Has no rational connection to the topic.

Stating that the problem is you is not an attack.

Has no rational connection to the topic.

It’s called a “self-fulfilling prophecy”.

You are incapable of understanding that the problem is you, and you misinterpret critique on your person as an attack, further underlining that the problem is you and not the game. Is it just me seeing things, or do most people who behave this way choose to play Amarrians?

Always sign your posts, otherwise no one could tell who wrote it.

  • z0rberg

They also have different visual effects in space.

Perhaps the colour/icon could be more clear. I’d prefer that to dimming/crossing the icon.

2 Likes

The issue is, the only other effect that involves ‘marking’ the modules is module damage/overheating.
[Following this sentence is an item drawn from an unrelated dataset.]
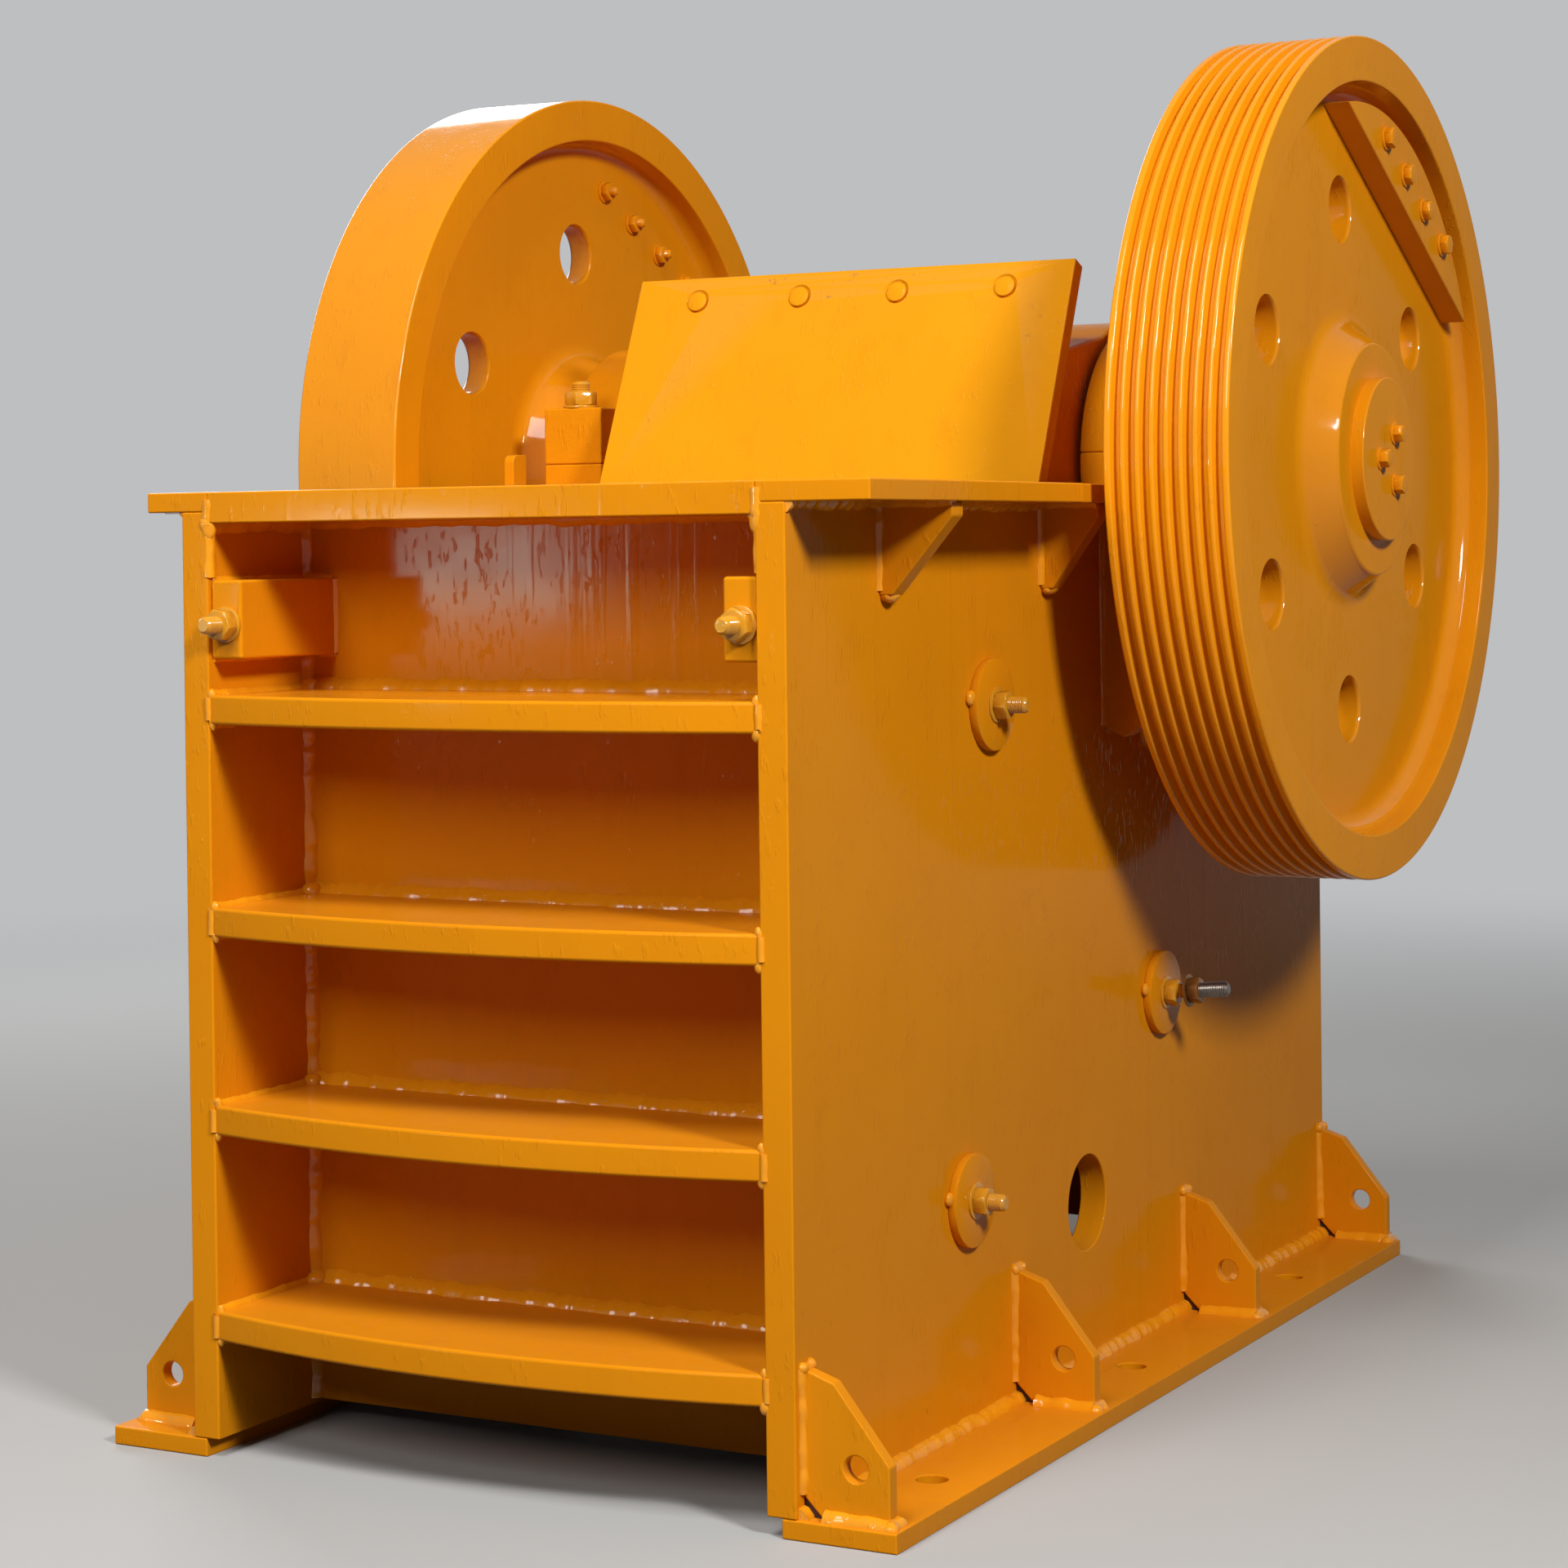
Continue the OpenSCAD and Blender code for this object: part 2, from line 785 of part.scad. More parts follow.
// The back wall carries three flat stiffeners on its outside
module back_wall() {
    color(paint)
        placed()
            union() {
                translate([-inner, back_y, back_low_z])
                    cube([2 * inner, back_t, back_top_z - back_low_z]);
                for (z = [back_z, stiffener_z, back_top_z - stiffener_t])
                    translate([-inner, back_y + back_t - 1, z])
                        cube([2 * inner, back_in - back_t + 1, stiffener_t]);
            }
}

// The beam that carries the toggle plate, with a groove for its end
module toggle_beam() {
    color(cast)
        placed()
            difference() {
                translate([-inner, beam_y, beam_z])
                    cube([2 * inner, beam_w, beam_h]);
                translate([-toggle_w / 2 - 20, beam_y - 1, toggle_head[1] - groove_h / 2])
                    cube([toggle_w + 40, groove_in + 1, groove_h]);
            }
}

// Lower beam in front of the back wall that the tension rod passes through
module spring_beam() {
    color(paint)
        placed()
            difference() {
                translate([-inner, spring_beam_y, rod_z - spring_beam_h / 2])
                    cube([2 * inner, spring_beam_t, spring_beam_h]);
                translate([0, spring_beam_y - 1, rod_z])
                    rotate([-90, 0, 0])
                        cylinder(h = spring_beam_t + 2, d = rod_hole_d, $fn = fine);
            }
}

// The toggle plate rests in the beam and stops just short of the swing jaw
module toggle_plate() {
    color(steel)
        placed()
            across(-toggle_w / 2, toggle_w / 2)
                polygon([[toggle_head[0] + groove_in, toggle_head[1] - toggle_tip],
                    [toggle_head[0] + groove_in, toggle_head[1] + toggle_tip],
                    [toggle_head[0] - toggle_t, toggle_head[1] + 0.4 * toggle_t],
                    [toggle_foot[0] + 1.5 * toggle_t, toggle_foot[1] + 0.87 * toggle_t],
                    [toggle_foot[0] + toggle_gap, toggle_foot[1] + toggle_tip],
                    [toggle_foot[0] + toggle_gap, toggle_foot[1] - toggle_tip],
                    [toggle_foot[0] + 1.5 * toggle_t, toggle_foot[1] - 0.23 * toggle_t],
                    [toggle_head[0] - toggle_t, toggle_head[1] - 0.73 * toggle_t]]);
}

module tension_spring() {
    color(steel)
        placed()
            translate([0, spring_y, rod_z])
                rotate([-90, 0, 0])
                    difference() {
                        cylinder(h = spring_len, d = spring_d, $fn = fine);
                        translate([0, 0, -1])
                            cylinder(h = spring_len + 2, d = spring_d - 2 * spring_wall, $fn = fine);
                    }
}

module eccentric_shaft() {
    color(steel)
        placed()
            union() {
                bar_x(-wheel_out + 3, wheel_out - 3, axis_y, axis_z, shaft_d);
                bar_x(-hub_in, hub_in, axis_y, axis_z, journal_d);
                bar_x(-barrel_half - 2, barrel_half + 2, throw_y, axis_z, throw_d);
            }
}

// Points of one belt groove across the rim, starting at x along the rim
function groove(x) = [[wheel_r, x - groove_w / 2], [wheel_r - groove_depth, x - groove_bottom / 2],
    [wheel_r - groove_depth, x + groove_bottom / 2], [wheel_r, x + groove_w / 2]];

// Rim, web and hub of a wheel as one turned shape about the shaft
module turned_wheel(web_out, grooved) {
    web_in = web_out - web_t;
    rim = grooved
        ? [for (i = [0:groove_count - 1]) each groove(wheel_in + groove_first + i * groove_pitch)]
        : [];
    translate([0, axis_y, axis_z])
        rotate([0, 90, 0])
            rotate_extrude($fn = 180)
                polygon(concat([[shaft_d / 2, hub_in], [hub_face_d / 2 - 5, hub_in],
                    [hub_face_d / 2, hub_in + 5], [hub_d / 2, web_in],
                    [rim_in_r - rim_fillet, web_in], [rim_in_r - 16, web_in - 5],
                    [rim_in_r - 9, web_in - 20], [rim_in_r - 3, wheel_in + 3], [rim_in_r, wheel_in],
                    [wheel_r - 3, wheel_in], [wheel_r, wheel_in + 3]], rim,
                    [[wheel_r, wheel_out - 3], [wheel_r - 3, wheel_out], [rim_in_r, wheel_out],
                    [rim_in_r - 3, wheel_out - 3], [rim_in_r - 9, web_out + 20], [rim_in_r - 16, web_out + 5],
                    [rim_in_r - rim_fillet, web_out], [hub_d / 2, web_out], [hub_face_d / 2, wheel_out - 8],
                    [hub_face_d / 2 - 5, wheel_out - 3], [shaft_d / 2, wheel_out - 3]]));
}

module wheel(web_out, grooved) {
    color(paint)
        difference() {
            turned_wheel(web_out, grooved);
            for (i = [0:web_hole_count - 1])
                translate([0, axis_y, axis_z])
                    rotate([90 + web_hole_turn + i * 360 / web_hole_count, 0, 0])
                        translate([web_out - web_t - 1, web_hole_ring / 2, 0])
                            rotate([0, 90, 0])
                                cylinder(h = web_t + 2, d = web_hole_d, $fn = fine);
        }
}

module pulley() {
    placed() wheel(pulley_web, true);
}

module flywheel() {
    placed() on_left() wheel(flywheel_web + web_t, false);
}

// A counterweight is the part of a disc beyond a straight edge
module counterweight(web_out) {
    color(paint)
        intersection() {
            translate([web_out, axis_y, axis_z])
                rotate([0, 90, 0])
                    cylinder(h = weight_t, d = rim_in_d - 2 * rim_fillet, $fn = 360);
            translate([0, axis_y, axis_z])
                rotate([weight_turn, 0, 0])
                    translate([0, weight_edge, -wheel_r])
                        cube([2 * wheel_out, wheel_r, wheel_d]);
        }
}

module pulley_counterweight() {
    placed() counterweight(pulley_web);
}

module flywheel_counterweight() {
    placed() on_left() counterweight(flywheel_web + web_t);
}

module end_plate() {
    color(paint)
        union() {
            bar_x(wheel_out - 3, wheel_out - 3 + end_plate_t, axis_y, axis_z, end_plate_d);
            for (a = [60, 180, 300])
                nut_x(wheel_out - 4 + end_plate_t, wheel_out - 3 + end_plate_t + end_bolt_h,
                    axis_y + end_bolt_ring / 2 * cos(a), axis_z + end_bolt_ring / 2 * sin(a), end_bolt_af);
        }
}

module pulley_end_plate() {
    placed() end_plate();
}

module flywheel_end_plate() {
    placed() on_left() end_plate();
}

// Distance of the leaning front face of the swing jaw casting at height z
function lean_y(z, off) = guard_y + off / lean_c + (z - deck_z) * lean_t;

module jaw_side() {
    polygon([[lean_y(jaw_low_z, jaw_front), jaw_low_z], [lean_y(jaw_top_z, jaw_front), jaw_top_z],
        [throw_y - 0.22 * barrel_r, axis_z + 0.93 * barrel_r],
        [throw_y + 0.89 * barrel_r, axis_z - 0.37 * barrel_r],
        [foot_y + jaw_rib_back, jaw_rib_z], [foot_y + 44, foot_top_z], [foot_y, foot_top_z],
        [foot_y, jaw_low_z]]);
}

// The casting has a front plate, three ribs, the barrel and a heavy foot
module swing_jaw() {
    color(cast)
        placed()
            difference() {
                union() {
                    across(-barrel_half, barrel_half)
                        polygon([[lean_y(jaw_low_z, jaw_front), jaw_low_z],
                            [lean_y(jaw_top_z, jaw_front), jaw_top_z],
                            [lean_y(jaw_top_z, jaw_front + jaw_front_t), jaw_top_z],
                            [lean_y(foot_top_z + 0.4 * foot_h, jaw_front + jaw_front_t),
                                foot_top_z + 0.4 * foot_h],
                            [foot_y + 44, foot_top_z + 20], [foot_y, foot_top_z], [foot_y, jaw_low_z]]);
                    for (x = [-barrel_half, -jaw_rib_t / 2, barrel_half - jaw_rib_t])
                        across(x, x + jaw_rib_t)
                            jaw_side();
                    bar_x(-barrel_half, barrel_half, throw_y, axis_z, barrel_d);
                }
                bar_x(-barrel_half - 5, barrel_half + 5, throw_y, axis_z, throw_d + 2 * run_gap);
                translate([-toggle_w / 2 - 25, foot_y - groove_in, toggle_foot[1] - groove_h / 2])
                    cube([toggle_w + 50, groove_in + 1, groove_h]);
            }
}

module swing_jaw_plate() {
    top = guard_low_z - 15;
    span = (top - jaw_low_z) / lean_c;
    color(steel)
        placed()
            translate([0, lean_y(jaw_low_z, guard_t), jaw_low_z])
                rotate([-jaw_lean, 0, 0])
                    toothed(2 * barrel_half, jaw_plate_t, span);
}

module guard_plate() {
    guard_len = (guard_z - guard_t * sin(jaw_lean) - guard_low_z) / lean_c;
    color(paint)
        placed()
            translate([guard_gap - inner, lean_y(guard_low_z, guard_t), guard_low_z])
                rotate([-jaw_lean, 0, 0])
                    translate([0, -guard_t, 0])
                        cube([2 * (inner - guard_gap), guard_t, guard_len]);
}

module tension_rod() {
    color(steel)
        placed()
            union() {
                translate([0, foot_y, rod_z])
                    rotate([-90, 0, 0])
                        cylinder(h = rod_end_y - foot_y, d = rod_d, $fn = fine);
                translate([0, rod_plate_y, rod_z])
                    rotate([-90, 0, 0])
                        cylinder(h = rod_plate_t, d = spring_d, $fn = fine);
            }
}

left_side_plate();
right_side_plate();
front_wall();
front_top_plate();
front_rib_1();
front_rib_2();
front_rib_3();
front_rib_4();
left_corner_block();
right_corner_block();
left_base_flange();
right_base_flange();
left_base_gussets();
right_base_gussets();
left_deck();
right_deck();
left_deck_gussets();
right_deck_gussets();
left_side_bolts();
right_side_bolts();
left_bearing_housing();
right_bearing_housing();
left_bearing_cap();
right_bearing_cap();
fixed_jaw_plate();
left_cheek_plate();
right_cheek_plate();
back_wall();
toggle_beam();
spring_beam();
toggle_plate();
tension_spring();
eccentric_shaft();
pulley();
flywheel();
pulley_counterweight();
flywheel_counterweight();
pulley_end_plate();
flywheel_end_plate();
swing_jaw();
swing_jaw_plate();
guard_plate();
tension_rod();
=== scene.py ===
import math
import time

import bpy
from mathutils import Matrix, Vector


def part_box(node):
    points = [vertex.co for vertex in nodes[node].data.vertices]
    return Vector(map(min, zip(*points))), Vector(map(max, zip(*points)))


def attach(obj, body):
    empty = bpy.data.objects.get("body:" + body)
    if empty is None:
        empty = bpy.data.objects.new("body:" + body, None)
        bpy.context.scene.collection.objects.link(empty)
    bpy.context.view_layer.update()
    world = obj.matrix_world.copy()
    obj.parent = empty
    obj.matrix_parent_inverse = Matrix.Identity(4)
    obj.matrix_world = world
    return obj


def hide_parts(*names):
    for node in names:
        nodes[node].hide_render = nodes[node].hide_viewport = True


started = time.time()
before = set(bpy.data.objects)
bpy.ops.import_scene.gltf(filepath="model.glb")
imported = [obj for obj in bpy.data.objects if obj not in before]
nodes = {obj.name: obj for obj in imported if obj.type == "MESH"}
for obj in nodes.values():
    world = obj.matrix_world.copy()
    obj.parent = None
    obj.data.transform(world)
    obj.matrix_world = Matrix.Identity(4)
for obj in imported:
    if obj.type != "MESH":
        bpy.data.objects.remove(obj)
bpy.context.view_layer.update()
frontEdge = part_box("right_side_plate")[0].y  # the frame's front edge, where lengths along it start


# General helpers for modelling by hand. Lengths are in millimetres from the middle line, the frame's front
# edges and the ground, as a shop drawing gives them

bothSides = ((-1, "left"), (1, "right"))


def sayDone(stage):
    print(stage, round(time.time() - started, 1))


def at(across, along, up):
    return Vector((across / 1000, along / 1000 + frontEdge, up / 1000))


def onSide(side, spot):
    # a spot or direction as it is on the right (1), or mirrored to the left (-1)
    return side * spot[0], spot[1], spot[2]


def startClean():
    if bpy.context.object and bpy.context.object.mode != "OBJECT":
        bpy.ops.object.mode_set(mode="OBJECT")
    bpy.ops.object.select_all(action="DESELECT")


def pick(obj):
    startClean()
    obj.select_set(True)
    bpy.context.view_layer.objects.active = obj
    return obj


def edit(obj):
    pick(obj)
    bpy.ops.object.mode_set(mode="EDIT")
    bpy.ops.mesh.select_all(action="SELECT")


def done():
    bpy.ops.object.mode_set(mode="OBJECT")


def editOnly(obj, kind, chosen):
    # edit mode with just the chosen vertices or edges selected
    edit(obj)
    bpy.ops.mesh.select_all(action="DESELECT")
    done()
    for part in getattr(obj.data, kind):
        part.select = chosen(part)
    bpy.ops.object.mode_set(mode="EDIT")


def setPlace(obj):
    bpy.ops.object.transform_apply(location=True, rotation=True, scale=True)
    return obj


def addModifier(obj, kind, **values):
    pick(obj)
    bpy.ops.object.modifier_add(type=kind)
    modifier = obj.modifiers[-1]
    for key, value in values.items():
        setattr(modifier, key, value)
    bpy.ops.object.modifier_apply(modifier=modifier.name)


def roundEdges(obj, width, steps=2, angle=32):
    addModifier(obj, "BEVEL", limit_method="ANGLE", angle_limit=math.radians(angle), width=width / 1000,
                segments=steps, use_clamp_overlap=False)
    return obj


def smoothFaces(obj, angle=48, weighted=True):
    pick(obj)
    bpy.ops.object.shade_smooth_by_angle(angle=math.radians(angle), keep_sharp_edges=False)
    if weighted:
        addModifier(obj, "WEIGHTED_NORMAL", keep_sharp=True)
    return obj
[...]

To mark the module because you are scrammed is inconsistent with the rest of eve ui (like someone explained you’re web isn’t dark when it can’t be used. Things don’t go dark when you’re jammed and stuff like that).

1 Like

How would you feel about this? (Photoshopped the cloak non-activatable effect on it)

mwd-dis

[edit: slightly better version]

Id say it’s still in the wrong place.

When my ship is affected by outside forces, it appears as an icon above the hp bars

That’s exactly the UX problem I see here, the module is being affected by outside forces (as well as the ship.)

So instead of working like every other module and UI-part in the game does, the MWD needs to break the rules and have it’s own way to inform the player about this? That’s not bad UI-design then?

Sorry, can you clarify that?

CCP made the effects-bar above the capacitor-readout to concentrate all the EWAR-effects that are being applied to your ship. Now you want to break this by adding a different way to give that information for a single module. You claim you want to make the UI better by making the UI less consistent.